There’s some hesitation before Avril replies, and I think maybe it was too much, this term of endearment, until she speaks again and it’s clear that she’s smiling.
‘Isn’t she adorable?’ she asks him. ‘Our Chloe? Isn’t she adorable? I’d forgotten how like you she was, James.’
I can see from the stunned fear in his eyes that he has no idea if she’s talking about the real Chloe, or the baby she has taken from us. Frantically, I grab a notepad and scribble the words Just say yes! Robotically, he replies, ‘Yes, she is. She’s adorable.’
He looks back at me and I shrug, my mind racing as I try to second-guess what it is she wants, how she wants James to react to her call. Surely the police have put a trace on the telephone line? Didn’t Jacobs say something about that before? I don’t know how these things work, I think, desperate to believe we’re moving closer to Daisy with every passing second. Surely they’ll be able to find her now?
‘What have you been up to?’ he says lightly, and it’s as though he’s pressed the magic button.
‘Oh, James, we’ve been having the most wonderful time! Yesterday we took a walk at Alum Bay – you know, where they have the coloured sands – and afterwards we took a bus and ended up having lunch at a lovely little café where they played live piano music and let us sit and listen in the comfy seats long after our plates had been cleared away.’
‘What did Chloe have?’ he asks, and I know that he’s worried. Avril has no idea what Chloe eats – what gets her to sleep, what makes her laugh or cry. Avril is a stranger. I see these thoughts and more flaming across James’s face as he speaks.
‘Well, I asked the waitress what she’d recommend, and she knew just what to suggest, because they have lots of young mothers bringing their babies in, apparently. She did a little bowl of butternut squash soup for Chloe – and she loved it! They do a wonderful Italian platter, James – remember the Parma ham in Tuscany?’
This is insane, I think. Is this conversation really happening? I blink at James, trying to encourage him to ask her something useful, something that might give us more clues to where she’s staying. I scribble on the notepad: Can we meet?

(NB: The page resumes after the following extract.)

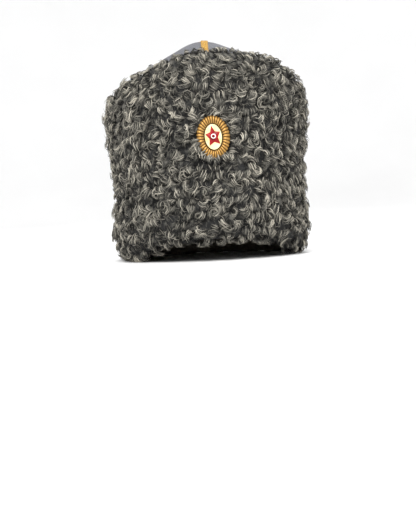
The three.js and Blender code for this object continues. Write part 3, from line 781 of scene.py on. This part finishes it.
def makeTufts(plan, finish):
    # One row for each strand, each a little off its tuft's own way
    t = tufts
    count = len(plan["bearing"])
    strands = t["strands"]
    total = count * strands

    def each(key):
        return np.repeat(plan[key], strands, axis=0)

    out, calm = each("out"), each("calm")

    def wander(key):
        return dice.normal(0, t[key], total) * calm

    ahead = turnAbout(each("ahead"), out, wander("strandWander"))
    rise = each("rise") + wander("riseWander")
    radius = each("radius") * (1 + wander("sizeWander"))
    line, across, proud, s = curlLines(ahead, out, rise, each("lean"), each("turn"), radius,
                                       t["rings"])
    s = np.broadcast_to(s, (total, t["rings"]))
    core = line.mean(1, keepdims=True)
    # A strand's rank goes from -1 to 1 across its tuft; the outer ones are curled tighter
    rank = np.tile((np.arange(strands) + 0.5) / strands * 2 - 1, count)[:, None]
    rank = rank + dice.normal(0, t["rankWander"], (total, 1))
    grow = 1 - each("barrel")[:, None] * rank**2
    atRoot = blendOf(t["rootSpread"], 1.0, smooth(s, 0, 0.35))
    atTip = blendOf(1.0, each("tips")[:, None], smooth(s, 0.5, 1))
    offset = rank * each("width")[:, None] / 2 * (atRoot * atTip)
    offset = offset + t["crimp"] * crimpWaves(s, t["crimpTurn"])
    swell = each("bulge")[:, None] * (1 - rank**2) * smooth(s, 0, 0.25)
    swell = swell + dice.normal(0, t["swellWander"], (total, 1))
    centre = core + (line - core) * grow[..., None]
    lift = (centre * out[:, None, :]).sum(-1)
    centre = centre - out[:, None, :] * (lift * (1 - each("flatness")[:, None]))[..., None]
    roots = each("place") + out * each("start")[:, None]
    roots = roots + ahead * wander("rootWander")[:, None]
    middle = roots[:, None, :] + centre + across * offset[..., None] + proud * swell[..., None]
    middle, lift = easeDown(middle, each("place"), out, each("ease")[:, None])
    taper = t["rootTaper"] + (1 - t["rootTaper"]) * smooth(s, 0, 0.3)
    taper = taper * (1 - t["tipTaper"] * smooth(s, 0.6, 1))
    half = t["strandWidth"] / 2 * dice.uniform(*t["widthSpread"], (total, 1)) * taper
    points = tubeRound(middle, across, proud, half, half * t["strandThickness"] / t["strandWidth"])
    # The hairs' own light and dark mix, plus painted shade darker near the skin
    tone = strandToneAndShade(lift, total)
    tone = tone + np.repeat(dice.normal(0, t["tuftTone"], count), strands)[:, None]
    # Painted light: paler on the upper side of each curl. Painted shadow: darker along the crease
    # below the cockade.
    tone = tone + t["paintedTopLight"] * proud[..., 2] - paintedCreaseShadow(middle)
    tone = tone[..., None] + dice.normal(0, t["cornerTone"], (total, 1, 3))
    # One piece for each sixth of the way round, the first with its middle in front
    names = ["front", "front_right", "back_right", "back", "back_left", "front_left"]
    sixth = np.mod(plan["bearing"] / fullTurn + 1 / 12, 1) * 6
    sector = np.repeat(np.floor(sixth).astype(int), strands)
    triangles = 0
    for number, name in enumerate(names):
        chosen = sector == number
        faces = tubeFaces(int(chosen.sum()), t["rings"])
        piece = meshOf("curls_" + name, points[chosen], faces, [finish], {"tone": tone[chosen]})
        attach(piece, "root")
        triangles += 2 * len(faces[0]) + len(faces[1])
    print("tufts:", count, "with", total, "strands,", triangles, "triangles")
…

‘Maybe we could meet there for a coffee?’ he says.
And that’s when Avril’s tone changes. It’s as though she knows, and at the same time it seems as if she doesn’t. As though she thinks she’s still living that old life, that that baby really is Chloe – while at the same time she’s trying not to be caught, knowing she’s doing something wrong.
‘That’s why I called you,’ she says, her voice harder now. ‘I want to meet you – but not there. Do you know the Botanic Garden in Ventnor?’
James pauses, pensively rubbing his finger along the side of his nose as I scroll through the contacts on my own mobile phone, preparing to call DC Piper. ‘Um, I’ve heard of it, but I don’t think I’ve been. Is that where they grow all the tropical plants?’
‘Yes! They have a microclimate, apparently. I’ll meet you there tomorrow. There’s an old hospital tunnel that runs through the cliff beneath the gardens – they have a daily tour there at 2pm. I overheard a group of walkers talking about it in the café yesterday, planning to go, so I know there’ll be a small crowd. Join the tour and I’ll find you.’
‘But how –’ James starts, but he’s cut off as the line goes dead.